=== Directive ===
Quote the lines exactly, starting with the line that contains "return data" and ending with the line that contains "bpy.data.objects.remove(obj)", and leave out all other lines.

=== Material provided ===
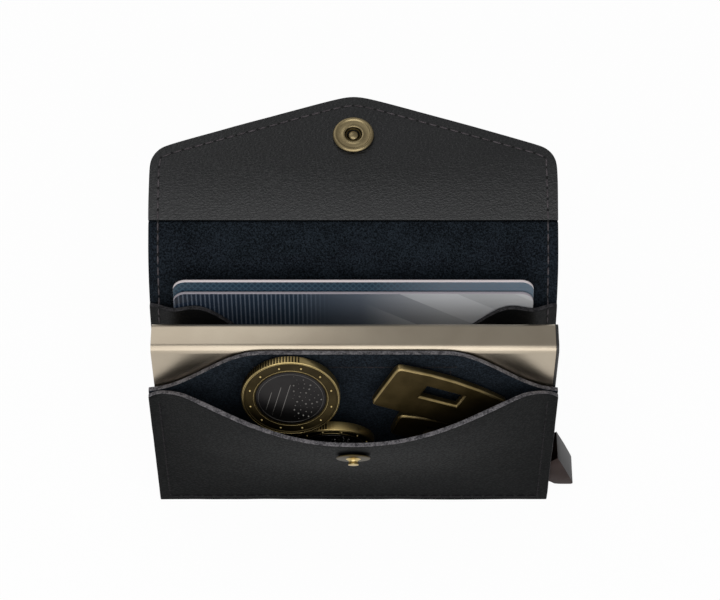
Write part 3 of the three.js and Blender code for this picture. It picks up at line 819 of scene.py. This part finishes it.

* * *

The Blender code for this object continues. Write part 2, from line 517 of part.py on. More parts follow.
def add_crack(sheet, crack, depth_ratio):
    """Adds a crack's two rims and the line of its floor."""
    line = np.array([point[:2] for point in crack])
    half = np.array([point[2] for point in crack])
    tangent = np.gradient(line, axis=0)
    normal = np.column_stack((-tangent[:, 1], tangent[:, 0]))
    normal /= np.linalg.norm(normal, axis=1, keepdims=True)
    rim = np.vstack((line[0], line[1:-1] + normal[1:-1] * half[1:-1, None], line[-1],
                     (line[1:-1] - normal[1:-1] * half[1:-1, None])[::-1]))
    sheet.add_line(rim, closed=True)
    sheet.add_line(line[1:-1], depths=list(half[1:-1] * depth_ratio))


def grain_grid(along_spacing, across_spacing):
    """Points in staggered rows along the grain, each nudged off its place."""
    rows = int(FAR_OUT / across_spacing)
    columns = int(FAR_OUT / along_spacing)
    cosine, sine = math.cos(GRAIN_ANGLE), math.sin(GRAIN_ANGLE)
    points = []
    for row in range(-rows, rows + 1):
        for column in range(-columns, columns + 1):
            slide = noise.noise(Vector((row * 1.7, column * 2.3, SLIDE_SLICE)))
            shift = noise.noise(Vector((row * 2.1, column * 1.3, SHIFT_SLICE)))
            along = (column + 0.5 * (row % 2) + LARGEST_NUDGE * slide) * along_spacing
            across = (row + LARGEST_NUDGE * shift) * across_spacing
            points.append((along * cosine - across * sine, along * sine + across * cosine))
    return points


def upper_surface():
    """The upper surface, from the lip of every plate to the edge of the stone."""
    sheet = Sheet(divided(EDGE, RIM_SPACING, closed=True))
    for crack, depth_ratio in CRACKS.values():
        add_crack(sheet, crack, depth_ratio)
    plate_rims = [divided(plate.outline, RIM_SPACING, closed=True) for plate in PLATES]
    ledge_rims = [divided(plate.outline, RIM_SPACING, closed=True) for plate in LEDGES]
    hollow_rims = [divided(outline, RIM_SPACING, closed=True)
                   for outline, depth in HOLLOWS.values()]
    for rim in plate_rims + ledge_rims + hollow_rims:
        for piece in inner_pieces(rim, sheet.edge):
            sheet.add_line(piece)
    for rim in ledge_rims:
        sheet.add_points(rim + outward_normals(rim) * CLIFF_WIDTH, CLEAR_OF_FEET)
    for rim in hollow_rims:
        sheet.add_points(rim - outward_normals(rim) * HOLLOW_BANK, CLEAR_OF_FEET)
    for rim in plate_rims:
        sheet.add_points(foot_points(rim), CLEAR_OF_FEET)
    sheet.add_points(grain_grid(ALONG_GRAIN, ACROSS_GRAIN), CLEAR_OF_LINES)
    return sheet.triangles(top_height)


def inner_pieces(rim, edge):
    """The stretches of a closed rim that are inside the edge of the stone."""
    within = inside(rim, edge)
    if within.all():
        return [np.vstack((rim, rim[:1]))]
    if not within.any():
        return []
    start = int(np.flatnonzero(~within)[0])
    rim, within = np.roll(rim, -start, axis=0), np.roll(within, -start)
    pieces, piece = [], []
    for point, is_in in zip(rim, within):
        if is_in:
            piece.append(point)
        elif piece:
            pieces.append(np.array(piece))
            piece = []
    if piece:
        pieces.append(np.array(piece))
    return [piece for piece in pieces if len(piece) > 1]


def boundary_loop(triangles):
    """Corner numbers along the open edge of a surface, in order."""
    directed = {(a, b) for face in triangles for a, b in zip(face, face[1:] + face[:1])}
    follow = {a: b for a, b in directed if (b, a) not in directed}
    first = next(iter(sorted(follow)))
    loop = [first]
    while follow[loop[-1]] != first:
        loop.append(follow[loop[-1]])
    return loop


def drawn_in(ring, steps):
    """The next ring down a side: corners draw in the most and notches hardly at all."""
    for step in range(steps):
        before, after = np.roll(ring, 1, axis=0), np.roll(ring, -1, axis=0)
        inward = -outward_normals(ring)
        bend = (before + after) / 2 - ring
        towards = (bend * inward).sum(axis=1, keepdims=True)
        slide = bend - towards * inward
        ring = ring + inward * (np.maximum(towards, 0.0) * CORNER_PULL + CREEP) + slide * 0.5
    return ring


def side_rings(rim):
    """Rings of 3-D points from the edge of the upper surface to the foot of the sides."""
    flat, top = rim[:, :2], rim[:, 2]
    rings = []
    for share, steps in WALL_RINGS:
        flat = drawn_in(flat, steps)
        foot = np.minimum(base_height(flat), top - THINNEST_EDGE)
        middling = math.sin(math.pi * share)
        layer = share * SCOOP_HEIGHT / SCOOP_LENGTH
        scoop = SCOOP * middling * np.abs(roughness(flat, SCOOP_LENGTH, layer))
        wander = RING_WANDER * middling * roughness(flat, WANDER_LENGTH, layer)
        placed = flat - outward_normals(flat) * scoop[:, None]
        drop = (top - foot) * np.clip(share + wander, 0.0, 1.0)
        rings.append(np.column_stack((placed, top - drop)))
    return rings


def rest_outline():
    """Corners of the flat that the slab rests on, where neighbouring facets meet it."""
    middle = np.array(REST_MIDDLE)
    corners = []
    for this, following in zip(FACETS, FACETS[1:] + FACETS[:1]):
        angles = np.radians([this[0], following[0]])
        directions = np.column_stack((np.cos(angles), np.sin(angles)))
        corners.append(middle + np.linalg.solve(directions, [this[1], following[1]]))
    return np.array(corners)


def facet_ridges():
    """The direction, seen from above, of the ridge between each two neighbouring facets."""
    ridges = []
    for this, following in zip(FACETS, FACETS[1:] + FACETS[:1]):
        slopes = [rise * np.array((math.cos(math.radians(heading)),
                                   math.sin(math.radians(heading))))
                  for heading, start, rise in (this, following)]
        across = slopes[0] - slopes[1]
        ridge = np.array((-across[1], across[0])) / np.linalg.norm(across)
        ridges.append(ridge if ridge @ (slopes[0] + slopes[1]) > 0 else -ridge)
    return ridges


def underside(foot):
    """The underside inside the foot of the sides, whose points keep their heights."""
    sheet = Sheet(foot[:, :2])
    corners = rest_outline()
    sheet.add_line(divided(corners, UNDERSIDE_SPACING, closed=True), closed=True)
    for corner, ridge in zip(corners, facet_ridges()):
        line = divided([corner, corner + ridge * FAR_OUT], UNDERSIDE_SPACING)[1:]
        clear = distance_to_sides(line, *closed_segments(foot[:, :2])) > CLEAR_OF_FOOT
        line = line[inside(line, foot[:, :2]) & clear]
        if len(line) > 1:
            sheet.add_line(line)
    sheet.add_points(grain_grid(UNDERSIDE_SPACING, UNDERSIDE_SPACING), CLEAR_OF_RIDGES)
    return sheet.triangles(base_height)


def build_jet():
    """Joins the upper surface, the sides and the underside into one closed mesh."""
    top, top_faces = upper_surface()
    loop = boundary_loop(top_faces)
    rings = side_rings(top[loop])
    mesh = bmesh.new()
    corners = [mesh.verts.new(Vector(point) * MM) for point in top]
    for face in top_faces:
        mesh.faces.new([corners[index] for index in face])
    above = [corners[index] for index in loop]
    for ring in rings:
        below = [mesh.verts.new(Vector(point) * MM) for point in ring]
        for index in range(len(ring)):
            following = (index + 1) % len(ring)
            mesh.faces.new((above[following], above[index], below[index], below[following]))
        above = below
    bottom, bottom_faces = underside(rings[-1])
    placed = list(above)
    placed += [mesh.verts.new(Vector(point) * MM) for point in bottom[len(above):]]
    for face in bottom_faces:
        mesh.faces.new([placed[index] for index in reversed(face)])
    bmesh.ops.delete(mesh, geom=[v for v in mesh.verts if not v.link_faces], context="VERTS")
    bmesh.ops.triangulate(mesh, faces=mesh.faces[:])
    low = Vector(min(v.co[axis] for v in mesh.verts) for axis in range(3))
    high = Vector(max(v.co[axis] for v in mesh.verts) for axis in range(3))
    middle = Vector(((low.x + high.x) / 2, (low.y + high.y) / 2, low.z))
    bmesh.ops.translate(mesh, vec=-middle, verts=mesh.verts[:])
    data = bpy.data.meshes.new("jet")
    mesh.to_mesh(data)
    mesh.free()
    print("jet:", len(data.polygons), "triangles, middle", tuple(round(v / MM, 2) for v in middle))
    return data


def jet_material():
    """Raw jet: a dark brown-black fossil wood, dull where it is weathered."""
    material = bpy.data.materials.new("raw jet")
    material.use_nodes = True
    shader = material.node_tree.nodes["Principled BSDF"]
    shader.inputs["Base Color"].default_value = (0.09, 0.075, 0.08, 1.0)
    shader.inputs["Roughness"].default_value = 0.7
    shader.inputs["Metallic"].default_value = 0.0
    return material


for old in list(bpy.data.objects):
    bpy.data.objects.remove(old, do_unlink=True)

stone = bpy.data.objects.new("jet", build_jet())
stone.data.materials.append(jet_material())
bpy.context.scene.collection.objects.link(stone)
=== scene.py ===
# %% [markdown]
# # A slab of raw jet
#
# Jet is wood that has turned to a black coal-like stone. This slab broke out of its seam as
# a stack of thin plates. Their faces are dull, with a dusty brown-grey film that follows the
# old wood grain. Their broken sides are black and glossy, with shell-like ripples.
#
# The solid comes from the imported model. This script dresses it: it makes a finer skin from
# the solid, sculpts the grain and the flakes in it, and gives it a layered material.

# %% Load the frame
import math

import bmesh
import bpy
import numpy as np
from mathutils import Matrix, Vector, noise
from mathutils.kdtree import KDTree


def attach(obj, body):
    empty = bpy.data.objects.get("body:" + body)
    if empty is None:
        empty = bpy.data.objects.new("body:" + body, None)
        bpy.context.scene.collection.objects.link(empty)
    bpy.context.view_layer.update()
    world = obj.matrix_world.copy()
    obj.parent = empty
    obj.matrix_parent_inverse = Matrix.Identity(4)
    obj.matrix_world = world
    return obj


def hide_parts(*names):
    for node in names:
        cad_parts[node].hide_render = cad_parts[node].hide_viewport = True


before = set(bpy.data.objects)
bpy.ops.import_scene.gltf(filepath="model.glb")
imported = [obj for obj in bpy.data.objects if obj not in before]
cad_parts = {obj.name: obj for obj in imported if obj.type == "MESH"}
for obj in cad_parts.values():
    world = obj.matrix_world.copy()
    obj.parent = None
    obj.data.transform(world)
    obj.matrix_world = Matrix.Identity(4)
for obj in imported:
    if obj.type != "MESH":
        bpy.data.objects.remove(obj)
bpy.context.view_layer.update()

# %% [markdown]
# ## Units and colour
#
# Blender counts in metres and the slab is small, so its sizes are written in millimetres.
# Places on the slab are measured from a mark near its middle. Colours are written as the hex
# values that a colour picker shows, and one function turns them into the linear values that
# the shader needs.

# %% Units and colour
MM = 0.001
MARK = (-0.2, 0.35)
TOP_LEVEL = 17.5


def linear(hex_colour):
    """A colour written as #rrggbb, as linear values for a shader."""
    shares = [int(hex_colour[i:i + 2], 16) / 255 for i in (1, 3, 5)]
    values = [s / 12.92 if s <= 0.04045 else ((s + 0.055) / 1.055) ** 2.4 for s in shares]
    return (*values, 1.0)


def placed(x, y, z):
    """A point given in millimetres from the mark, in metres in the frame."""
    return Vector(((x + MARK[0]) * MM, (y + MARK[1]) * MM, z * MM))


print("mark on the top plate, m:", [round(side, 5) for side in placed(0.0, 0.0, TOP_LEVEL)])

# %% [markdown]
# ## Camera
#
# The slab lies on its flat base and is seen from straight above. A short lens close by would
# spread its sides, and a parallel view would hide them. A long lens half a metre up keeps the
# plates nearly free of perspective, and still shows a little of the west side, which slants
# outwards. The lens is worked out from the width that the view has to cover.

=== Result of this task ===
    return data


def jet_material():
    """Raw jet: a dark brown-black fossil wood, dull where it is weathered."""
    material = bpy.data.materials.new("raw jet")
    material.use_nodes = True
    shader = material.node_tree.nodes["Principled BSDF"]
    shader.inputs["Base Color"].default_value = (0.09, 0.075, 0.08, 1.0)
    shader.inputs["Roughness"].default_value = 0.7
    shader.inputs["Metallic"].default_value = 0.0
    return material


for old in list(bpy.data.objects):
    bpy.data.objects.remove(old, do_unlink=True)

stone = bpy.data.objects.new("jet", build_jet())
stone.data.materials.append(jet_material())
bpy.context.scene.collection.objects.link(stone)
=== scene.py ===
# %% [markdown]
# # A slab of raw jet
#
# Jet is wood that has turned to a black coal-like stone. This slab broke out of its seam as
# a stack of thin plates. Their faces are dull, with a dusty brown-grey film that follows the
# old wood grain. Their broken sides are black and glossy, with shell-like ripples.
#
# The solid comes from the imported model. This script dresses it: it makes a finer skin from
# the solid, sculpts the grain and the flakes in it, and gives it a layered material.

# %% Load the frame
import math

import bmesh
import bpy
import numpy as np
from mathutils import Matrix, Vector, noise
from mathutils.kdtree import KDTree


def attach(obj, body):
    empty = bpy.data.objects.get("body:" + body)
    if empty is None:
        empty = bpy.data.objects.new("body:" + body, None)
        bpy.context.scene.collection.objects.link(empty)
    bpy.context.view_layer.update()
    world = obj.matrix_world.copy()
    obj.parent = empty
    obj.matrix_parent_inverse = Matrix.Identity(4)
    obj.matrix_world = world
    return obj


def hide_parts(*names):
    for node in names:
        cad_parts[node].hide_render = cad_parts[node].hide_viewport = True


before = set(bpy.data.objects)
bpy.ops.import_scene.gltf(filepath="model.glb")
imported = [obj for obj in bpy.data.objects if obj not in before]
cad_parts = {obj.name: obj for obj in imported if obj.type == "MESH"}
for obj in cad_parts.values():
    world = obj.matrix_world.copy()
    obj.parent = None
    obj.data.transform(world)
    obj.matrix_world = Matrix.Identity(4)
for obj in imported:
    if obj.type != "MESH":
        bpy.data.objects.remove(obj)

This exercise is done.